Starting at the first line of the data below, write out each line exactly until you reach the line containing "mask on z = 0.", and include that line too.
** BEGIN Input for this task **
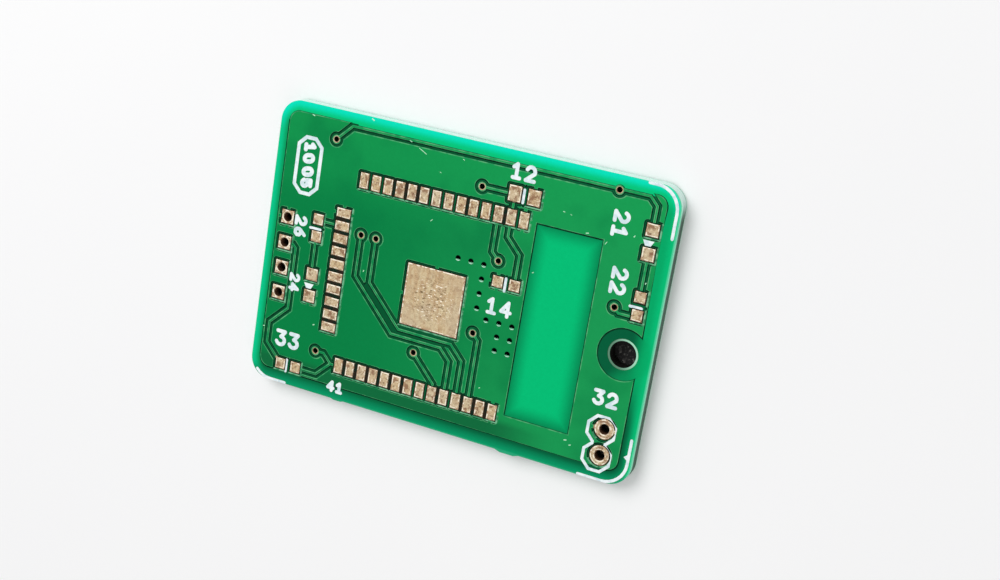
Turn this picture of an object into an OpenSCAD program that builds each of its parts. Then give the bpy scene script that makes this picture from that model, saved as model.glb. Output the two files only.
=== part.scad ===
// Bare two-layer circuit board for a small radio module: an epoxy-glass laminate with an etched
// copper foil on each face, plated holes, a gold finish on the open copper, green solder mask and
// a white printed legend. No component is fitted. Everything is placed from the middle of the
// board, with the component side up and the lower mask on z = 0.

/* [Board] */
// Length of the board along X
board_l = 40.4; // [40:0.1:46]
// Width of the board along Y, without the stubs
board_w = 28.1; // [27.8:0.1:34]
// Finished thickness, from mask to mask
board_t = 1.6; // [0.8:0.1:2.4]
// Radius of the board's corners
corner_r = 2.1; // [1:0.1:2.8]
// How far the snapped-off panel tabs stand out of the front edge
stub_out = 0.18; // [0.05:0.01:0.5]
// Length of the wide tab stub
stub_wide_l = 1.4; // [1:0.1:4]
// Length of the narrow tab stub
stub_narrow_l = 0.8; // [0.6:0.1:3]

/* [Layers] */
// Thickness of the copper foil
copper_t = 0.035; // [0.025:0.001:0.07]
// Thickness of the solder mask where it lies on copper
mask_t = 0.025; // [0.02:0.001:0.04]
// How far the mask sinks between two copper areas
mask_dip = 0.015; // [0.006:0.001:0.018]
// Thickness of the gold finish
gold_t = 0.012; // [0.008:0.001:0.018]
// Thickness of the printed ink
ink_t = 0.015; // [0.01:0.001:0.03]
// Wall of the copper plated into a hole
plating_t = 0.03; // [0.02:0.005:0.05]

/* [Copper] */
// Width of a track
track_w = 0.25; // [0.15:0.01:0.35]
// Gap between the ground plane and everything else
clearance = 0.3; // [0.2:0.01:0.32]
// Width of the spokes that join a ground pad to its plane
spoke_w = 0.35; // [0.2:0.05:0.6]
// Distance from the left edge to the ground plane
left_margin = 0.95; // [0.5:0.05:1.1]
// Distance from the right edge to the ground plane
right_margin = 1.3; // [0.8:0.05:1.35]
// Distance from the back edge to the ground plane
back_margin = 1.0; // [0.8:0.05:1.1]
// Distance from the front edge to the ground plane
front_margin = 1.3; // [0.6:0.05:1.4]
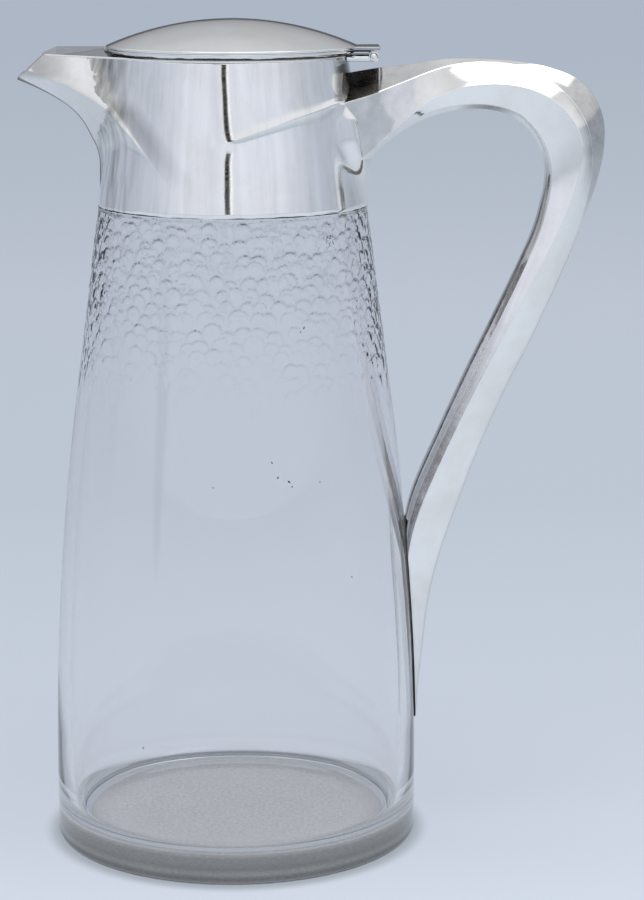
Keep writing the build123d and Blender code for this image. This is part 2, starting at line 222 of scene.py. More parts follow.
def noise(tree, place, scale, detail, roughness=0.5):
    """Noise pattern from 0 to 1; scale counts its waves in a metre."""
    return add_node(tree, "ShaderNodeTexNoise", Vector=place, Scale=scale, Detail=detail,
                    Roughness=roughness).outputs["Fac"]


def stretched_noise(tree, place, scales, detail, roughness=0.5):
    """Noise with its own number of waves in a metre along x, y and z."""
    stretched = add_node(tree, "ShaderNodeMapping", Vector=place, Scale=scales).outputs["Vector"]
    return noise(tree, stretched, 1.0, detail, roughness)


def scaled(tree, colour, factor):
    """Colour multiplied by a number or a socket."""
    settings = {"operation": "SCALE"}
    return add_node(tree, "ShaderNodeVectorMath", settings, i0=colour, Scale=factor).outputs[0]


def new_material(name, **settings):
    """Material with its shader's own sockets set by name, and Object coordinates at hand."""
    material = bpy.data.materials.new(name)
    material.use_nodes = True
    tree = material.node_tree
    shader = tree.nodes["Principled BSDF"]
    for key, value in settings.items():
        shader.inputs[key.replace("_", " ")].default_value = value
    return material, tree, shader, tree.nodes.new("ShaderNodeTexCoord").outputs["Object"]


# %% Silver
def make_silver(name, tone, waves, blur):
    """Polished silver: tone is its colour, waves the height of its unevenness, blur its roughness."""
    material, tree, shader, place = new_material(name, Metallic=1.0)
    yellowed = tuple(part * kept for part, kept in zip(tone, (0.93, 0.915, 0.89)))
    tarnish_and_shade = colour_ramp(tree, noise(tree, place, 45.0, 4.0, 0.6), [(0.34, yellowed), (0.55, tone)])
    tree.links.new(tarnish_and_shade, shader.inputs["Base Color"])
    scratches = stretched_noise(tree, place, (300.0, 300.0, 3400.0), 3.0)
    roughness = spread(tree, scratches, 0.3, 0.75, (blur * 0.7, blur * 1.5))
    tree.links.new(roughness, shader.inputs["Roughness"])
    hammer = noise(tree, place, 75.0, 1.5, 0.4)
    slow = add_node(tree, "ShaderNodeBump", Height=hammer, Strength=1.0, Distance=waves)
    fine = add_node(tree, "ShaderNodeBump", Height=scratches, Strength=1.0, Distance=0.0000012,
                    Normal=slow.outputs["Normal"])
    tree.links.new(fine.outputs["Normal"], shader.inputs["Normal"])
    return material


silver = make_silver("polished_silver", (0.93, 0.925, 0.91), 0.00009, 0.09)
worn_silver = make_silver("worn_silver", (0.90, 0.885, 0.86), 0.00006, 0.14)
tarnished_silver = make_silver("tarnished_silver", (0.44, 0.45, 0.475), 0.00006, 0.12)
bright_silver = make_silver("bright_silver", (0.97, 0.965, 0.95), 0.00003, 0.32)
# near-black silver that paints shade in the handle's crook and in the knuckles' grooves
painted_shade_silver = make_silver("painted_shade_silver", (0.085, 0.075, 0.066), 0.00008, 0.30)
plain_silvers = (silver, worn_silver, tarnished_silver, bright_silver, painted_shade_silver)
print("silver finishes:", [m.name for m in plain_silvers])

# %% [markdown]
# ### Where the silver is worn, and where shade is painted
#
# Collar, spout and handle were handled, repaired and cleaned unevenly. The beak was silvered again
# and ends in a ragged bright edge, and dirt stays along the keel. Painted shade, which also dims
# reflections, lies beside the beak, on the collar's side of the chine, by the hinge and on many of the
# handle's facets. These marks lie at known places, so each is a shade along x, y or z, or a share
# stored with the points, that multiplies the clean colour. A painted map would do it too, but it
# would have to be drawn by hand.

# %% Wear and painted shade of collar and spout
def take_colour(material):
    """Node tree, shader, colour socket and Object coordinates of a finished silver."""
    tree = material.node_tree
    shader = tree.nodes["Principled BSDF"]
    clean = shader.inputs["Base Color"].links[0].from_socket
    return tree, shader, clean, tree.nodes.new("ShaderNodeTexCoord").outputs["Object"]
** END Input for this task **
- Completed task -
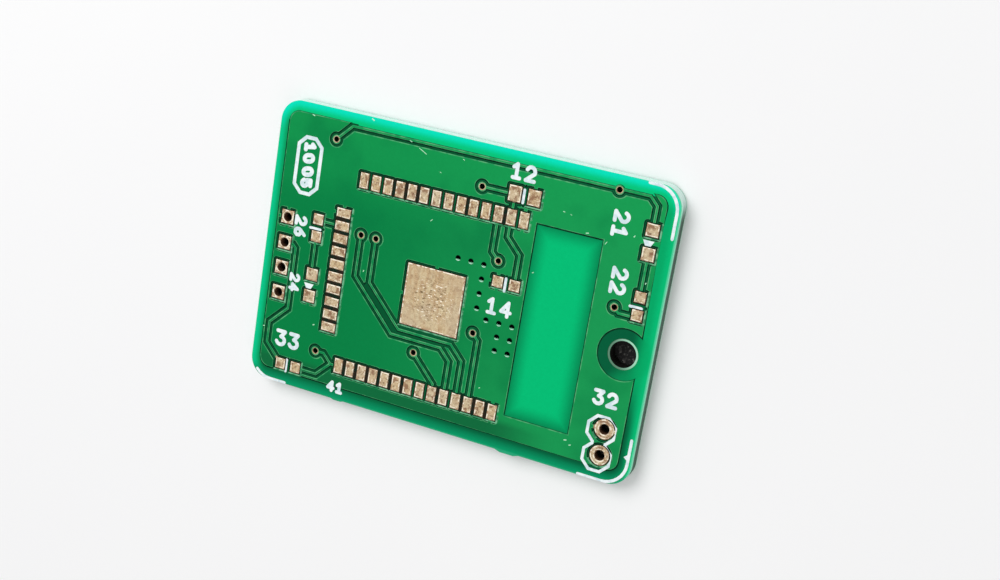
Turn this picture of an object into an OpenSCAD program that builds each of its parts. Then give the bpy scene script that makes this picture from that model, saved as model.glb. Output the two files only.
=== part.scad ===
// Bare two-layer circuit board for a small radio module: an epoxy-glass laminate with an etched
// copper foil on each face, plated holes, a gold finish on the open copper, green solder mask and
// a white printed legend. No component is fitted. Everything is placed from the middle of the
// board, with the component side up and the lower mask on z = 0.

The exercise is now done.